Moderator: Peter Burris
Analyst: David Floyer
Continuous data protection (CDP) (and here we include its close cousin, data snapshot capture technology) is a new member of the family of technologies dedicated to improving the overall recoverability of data. However, it offers an interesting departure that is especially effective as we move in a more user-driven, virtualized application world.
Historically data recovery and protection technologies emphasized the need to recover from machine failures. Because data recovery technology evolved at a time when hardware failure was common, most data protection recovery technologies were designed to protect against a larger server, storage device or other machine-level problems. Since then they have been expanded to provide data center-wide recovery protection in the event of a regional disaster.
However, even as organizations were implementing significant backup, restore and recovery technologies, IT recognized that human error and unanticipated application interaction conflicts were also sources of significant data loss and corruption. In general technologies like replication, tape backup, etc., made no effort to address these more complex challenges for backing up and restoring data.
CDP is an important initial foray into the world of protecting organizations from information loss from these more localized but still sometimes devastating events. Effectively CDP creates a running log of writes at a storage level, tagging each disk event with a time stamp to improve the granularity of recovery point objective (RPO) goals down to milliseconds. Consequently when a user performs an error, such as an Exchange user inadvertently deleting a critical e-mail or a software developer inadvertently changing a critical development subsystem under test, it is possible to recover just that data at just the point prior to the execution of the write.

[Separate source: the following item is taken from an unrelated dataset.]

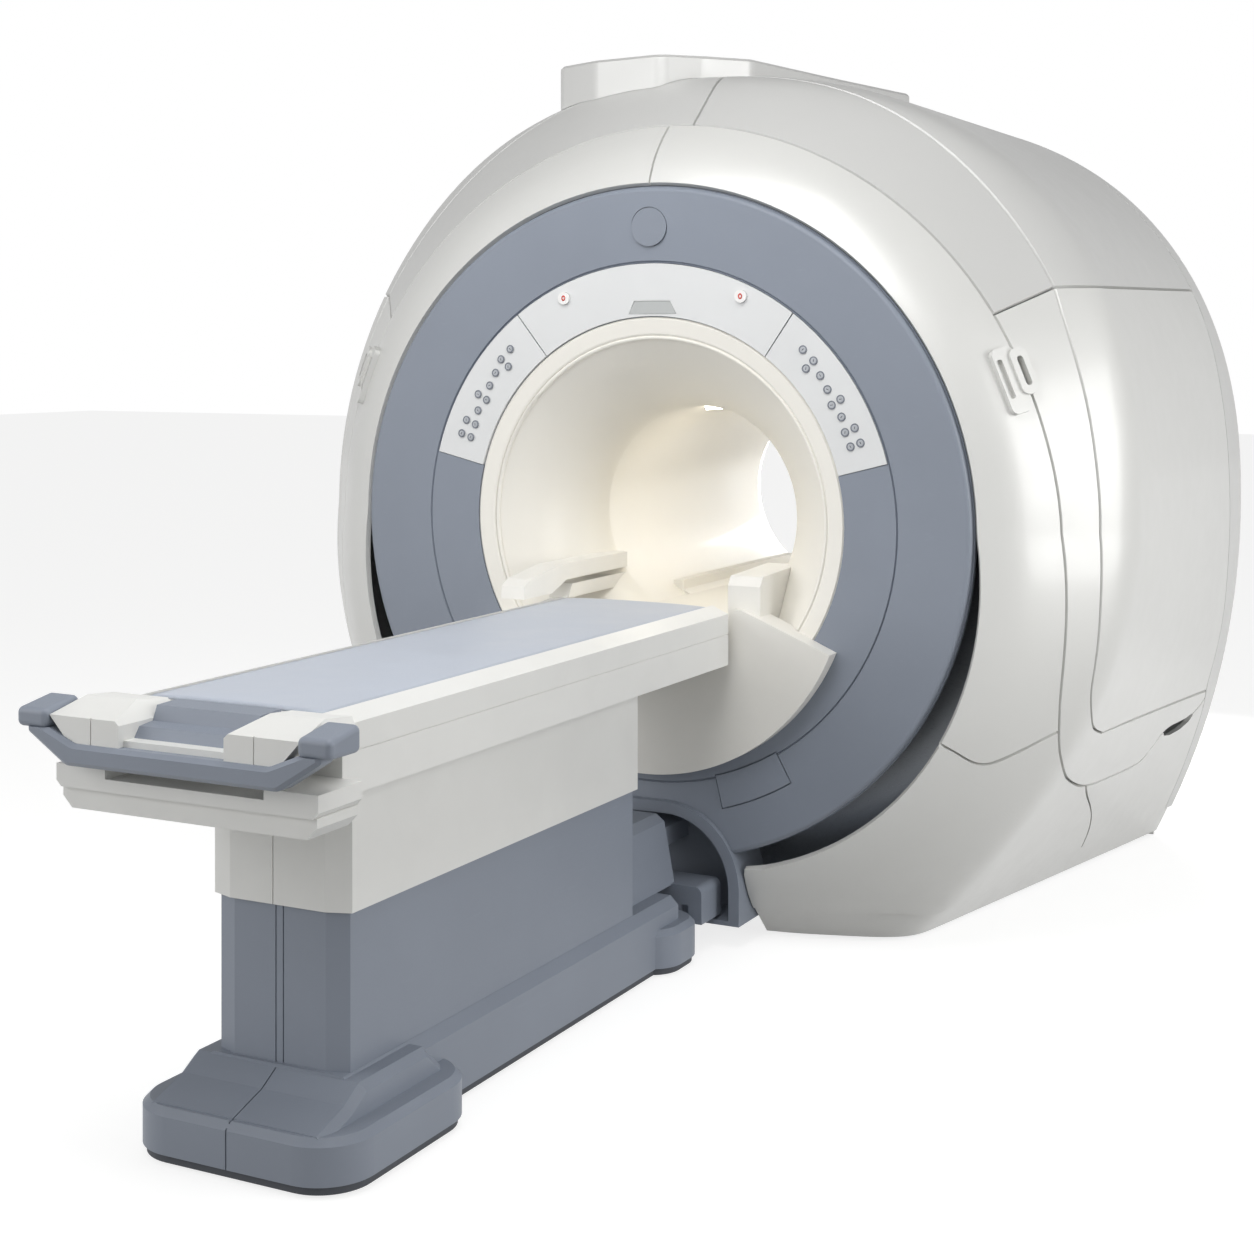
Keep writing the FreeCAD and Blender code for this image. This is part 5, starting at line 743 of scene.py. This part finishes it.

In today’s world, where applications are increasingly tied to the system’s capability to support complex human activity including mobile, collaborative and other types of complex interactions, CDP, which promises information recovery from human error, becomes a more important technology option in the backup/restore continuum.
Additionally we anticipate that the effort to increasingly virtualize physical computing resources will lead to circumstances in which application interactions are no longer predictable, forcing IT toward a CDP-type solution to protect an organization from the consequences of unanticipated application interactions.
The benefits of CDP can be high. However costs can also can be significant: For a modest-sized Exchange implementation it is easy to envision an initial $100,000 out-of-pocket expense for installation and many tens of thousands per year for maintenance and ongoing costs (fully loaded TCO figures). Having said that, CDP emerges as an important new member of the overall backup/restore continuum requiring immediate attention from IT organizations in which the effort to protect information has become paramount due to business needs. Additionally, more cost-effective solutions have hit the market in the past 18 to 24 months which warrant consideration.
Action Item: CDP is a backup and restore technology. However it must not be considered solely in the context of traditional backup/restore technologies but should rather be regarded in terms of the need to protect the business from human error and complex application interactions. Under circumstances where users face burgeoning application complexity, CDP becomes a more viable backup/restore option.